Soundtrack commission for Deepak Chopra’s computer game Leela
“They just asked me, out the blue. We know you're into acoustics and tuning systems and all this stuff, and we like your music. One of the producers, this guy Lewis, had heard maybe the live guitar CD, the Recorded In Lisbon one. And I think he thought that would be a good starting point to talk about music for this one level of the game, which was the crown chakra at the end of the game – the actual, ultimate, you've achieved enlightenment. There's no goals of the game, but there's seven chakras, and you've achieved enlightenment by the seventh.
“I gave them this folder of everything I was working on just as examples. He pointed to this two minute segment of the Lisbon thing. Like squarewave, pulsewidth modulation, there's a little bit of psychoacoustics, and then this guitar overlay, like, sparkling. I spent months like almost trying to deconstruct my own music and redo it, but in a way that would make sense in the tuning scale of the root frequency of this particular chakra. It's neat, because some of the sounds are in Just Intonation, and sound of them are in equal. So when you first hear it it's really disorientating, especially because one sound comes in, and another comes in in a completely different tuning. There's these static notes but the harmonics are so prevalent that it's really constantly buzzing, almost heterodyning. and the frequency of the hereterodyning is the root frequency of the chakra.
“We analysed this harmonic so the beat frequency was the actual root frequency of it. It had to be a lot of Max. A lot of IRCAM high end spectral analysis, we're talking like floating point digits of like five values past zero, and figuring out, charting it out on a blackboard, and then finally, it's going to be exactly right. And I got it and I nailed it. And then on top of that there's a lot of analogue synthesizer, and the frequency of that pulsing is a sub-sub-sub octave, 1/32 below the root. Way down at the point where you're hearing it more as rhythm that an a picth. And then there's a lot of guitar on top playing this sparkling, Playthroughs-like floating bandpass fizzle.“
The Krems commission and Francois Bayle's acousmonium sound diffusion system
“The first six minutes of that sounds very done, I'm very confident that the last day I was in the studio, it like sculpted this six minutes. Everything lines up beautifully, it's great. there's drama in there, there's a narrative, it's very apparent that it's these sounds coming in this order because they're different clases of sounds, different ranges, and then it completes one solid image of all five, low, low-mid, medium, mid-high, high, at once, coming out of different speakers. And then they all every couple of seconds synchronise. But the rest of it's like, yeah, there's a lot of, like, this sounds cool, there's one of a fan, ventilation fan on the top of a building, doing this beautiful, slightly detuned major sixth kind of drone, and that's being gated by another class of sound, fireworks in the distance going off, and it's using the rhythm of that to control this static bah-bah-bah kind of thing. And then it goes into other things, barring the rhythm of this with the sound of this, not vocoding, just doing it, this gating this. I don't think I'll ever finish it. And it's arbitrary, the commission was for a 30 minute piece, and it's 30 minutes two seconds. What you have is akin to an orchestra of speakers.

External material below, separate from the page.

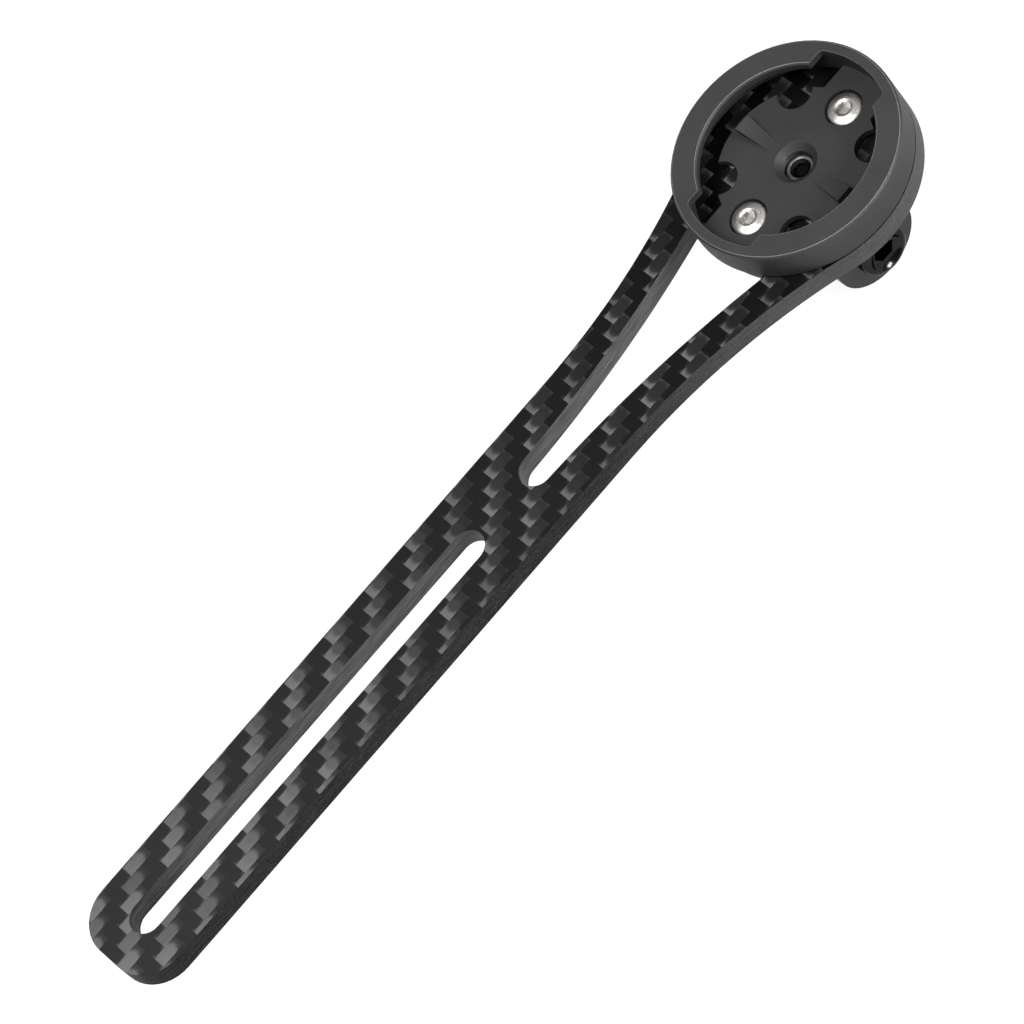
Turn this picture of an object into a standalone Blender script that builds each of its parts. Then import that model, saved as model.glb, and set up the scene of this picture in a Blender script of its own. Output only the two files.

“It's really all about particular frequency ranges that are best represented by each kind of speaker. The trees, the elements on it are only about two inches in diameter, subs are about 18 inch. So it's all about finding a way to compose that makes sense of each set of frequencies. I thought about the piece from the top down, like, hi-hat sounds are going to be high frequency coming out of small speakers, the bass elements generated by the synthesizer trying to track the pitch of the hi-hat will be this super bassy sound, so that should go to the subs. The whole process was really about categorising each particular sound in the entire piece and thinking about where it was going to take place. I had to do all this assigning of stuff from the get-go, even when I was just recording I was making notes, like, these fireworks sounds, this big bassy brrrggghhhhhh, they're going to come out of the subs. And they can also be doubled coming out of the directional, because they're fireworks, so they have to be in your face. The drum sounds can be different, they can be farther away from you, but stuff that's loud has to be right there. All the Publison and Coupigny sounds are more ethereal and more mid range, so they can kind of go up, the speakers kind of go up at the ceiling. It's really kind of massing in the ceiling of this giant church, with this huge ceiling, 100ft high arches. That stuff can live up there. But anything that's present and punctual and pointillist has to live on the ground.
“It was one of the few times in my life where I had a very strict idea and all this research on the Acousmonium. It was such a great experience, knowing enough about the technical side to be able to prepare the music side of things so that it made sense. Obviously it's something that I lionise, the GRM thing, the sound. The ability to walk into this very high tech space and kind of pull it off, that was also really a big ego boost. They were like, you know what you're doing, just do it. They don't know me, they don't know anything about it, they were just like, I'm a weird heavy metal guy.”